Councillor Hadley asked if the review of an annual business case was enough. He was told that the business case was reviewed annually as it laid down overall objectives for the organisation, but there would also be monthly and quarterly reports; and the authority would have the right to access the books of the company at any time. Councillor Philip added that they were intending to bring the one-year business case to the next cabinet meeting to be reviewed.
Councillor Bassett asked who the voting members on the board would be. He was told that it would be the whole board.
Councillor Hadley noted that the Qualis Board could give charitable donations up to £50,000 without referring upwards. Where did this figure come from as it seemed rather high? He was told that it came from general custom and practice. It was noted that in their first years there may not be any space for significant charitable donations. They did not know yet what the right level would be, and it was suggested that the interim board initially review this.
DECISION:
(1) The Cabinet approved the Qualis Group Shareholder Agreement.
(2) The Cabinet noted the Directors Roles and Responsibilities.
(3) The Cabinet noted the terms of reference for the Qualis Group Board Meetings.
(4) The Cabinet approved the selection and recruitment process for Group Board
Members.
(5) The Cabinet appointed the Interim Board on the recommendation of the Leader in consultation with the LRA Group Leader and operate in accordance with the Shareholder Agreement.

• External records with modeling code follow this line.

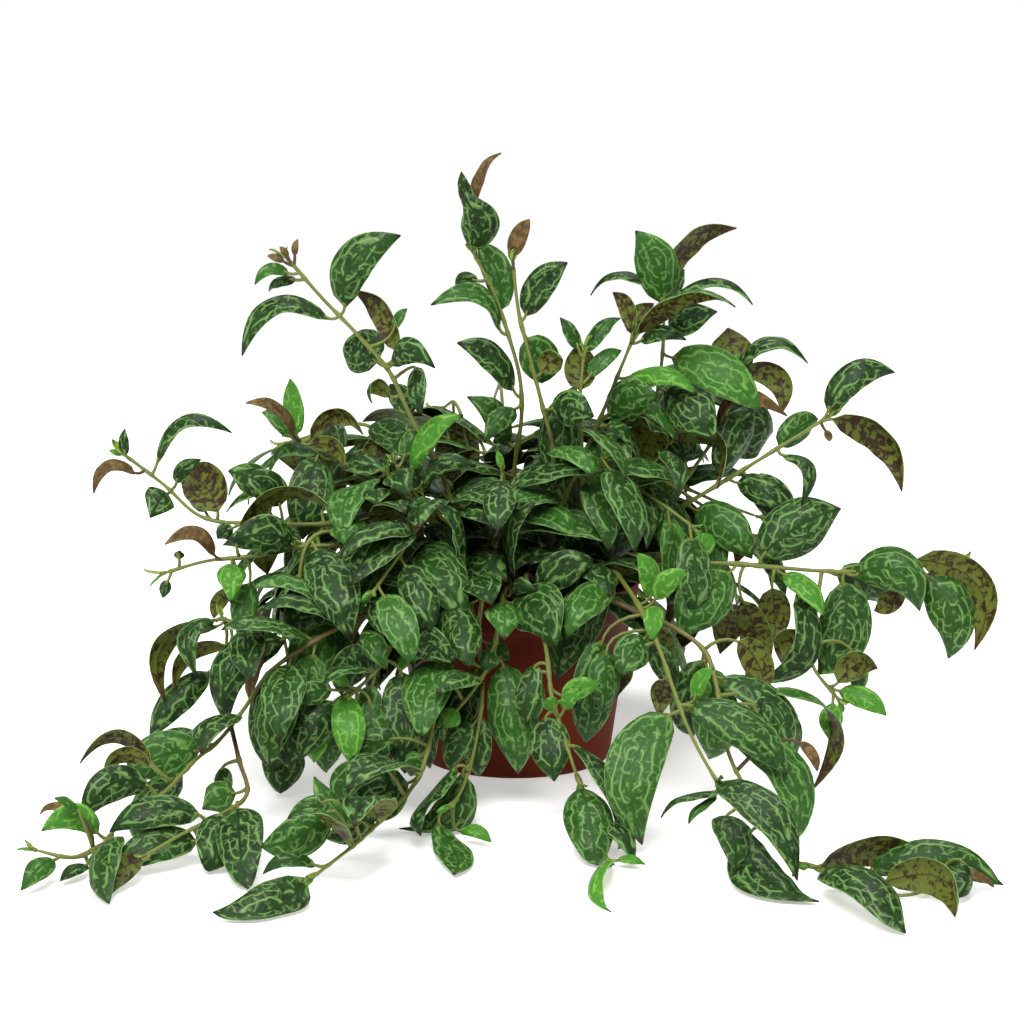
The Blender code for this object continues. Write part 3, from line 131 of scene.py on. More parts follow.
MARBLING_REACH = 0.54
INNER_SPACING = (0.05, 0.033)

# How young a leaf shows: unfolding ones are narrower than GROWN_UP
GROWN_UP = 0.024
UNFOLDING = (0.75, 1.0)
YOUNG = (0.3, 0.45)
MATURE = (0, 0.22)
MATURE_POWER = 1.3

# Buds at the stems' ends
BUD_LENGTH = (0.007, 0.013)
BUD_SPREAD = (0.25, 0.6)
BUD_LIFT = (-0.1, 0.35)
BUD_RUN = 0.9
BUD_ASPECT = 0.36
BUD_ARCH = 0.05
BUD_ROOT = 0.001
BUD_FOOT = 0.0015

# Fine stems and stalks
STEM_RING_STEP = 0.004
BARK_RADIUS = 0.0017
TWIG_SHARE = 0.8
SHOOT_RADIUS = 0.0009
SHOOT_END = 0.45
STEM_TUBE_SIDES = 10
STALK_RADII = (0.00125, 0.0008)
STALK_RINGS = 6
STALK_AHEAD = 0.004
STALK_YOUNG = 0.8
PETIOLE_SIDES = 6
NODE_SWELLING = 0.45
NODE_LENGTH = 0.003
TURN_MM = 8

# Numbers of the materials in a foliage piece, after the leaf's two sides
STEM_SKIN = 2
DRY_SKIN = 3

# Fine pot and soil
POT_TURNS = 128
FOOT_ROUND = 0.0022
LIP_ROUND = 0.0011
MOUTH_ROUND = 0.001
HOLE_SIDES = 24
SOIL_RINGS = 44
SOIL_TURNS = 120
SOIL_SHOULDER = 0.004
CHIP_COUNT = 420
CHIP_SMALLEST = (0.0012, 0.0008, 0.0004)
CHIP_LARGEST = (0.0060, 0.0032, 0.0014)
CHIP_LIFT = 0.0002

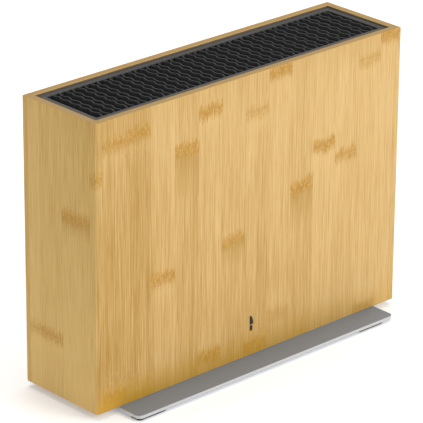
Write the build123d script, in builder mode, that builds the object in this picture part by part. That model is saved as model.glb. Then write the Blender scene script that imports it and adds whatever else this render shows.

Reasons for Proposed Decision:
It is a requirement the Council ensure that the appropriate governance documents are in place for the commencement of operational activity/trading within the Group Company Structure.
Other Options for Action:
The operation of the new Group Company Structure would not proceed without the correct governance arrangements in place to ensure the effective management and control of decision making between the Council and its companies.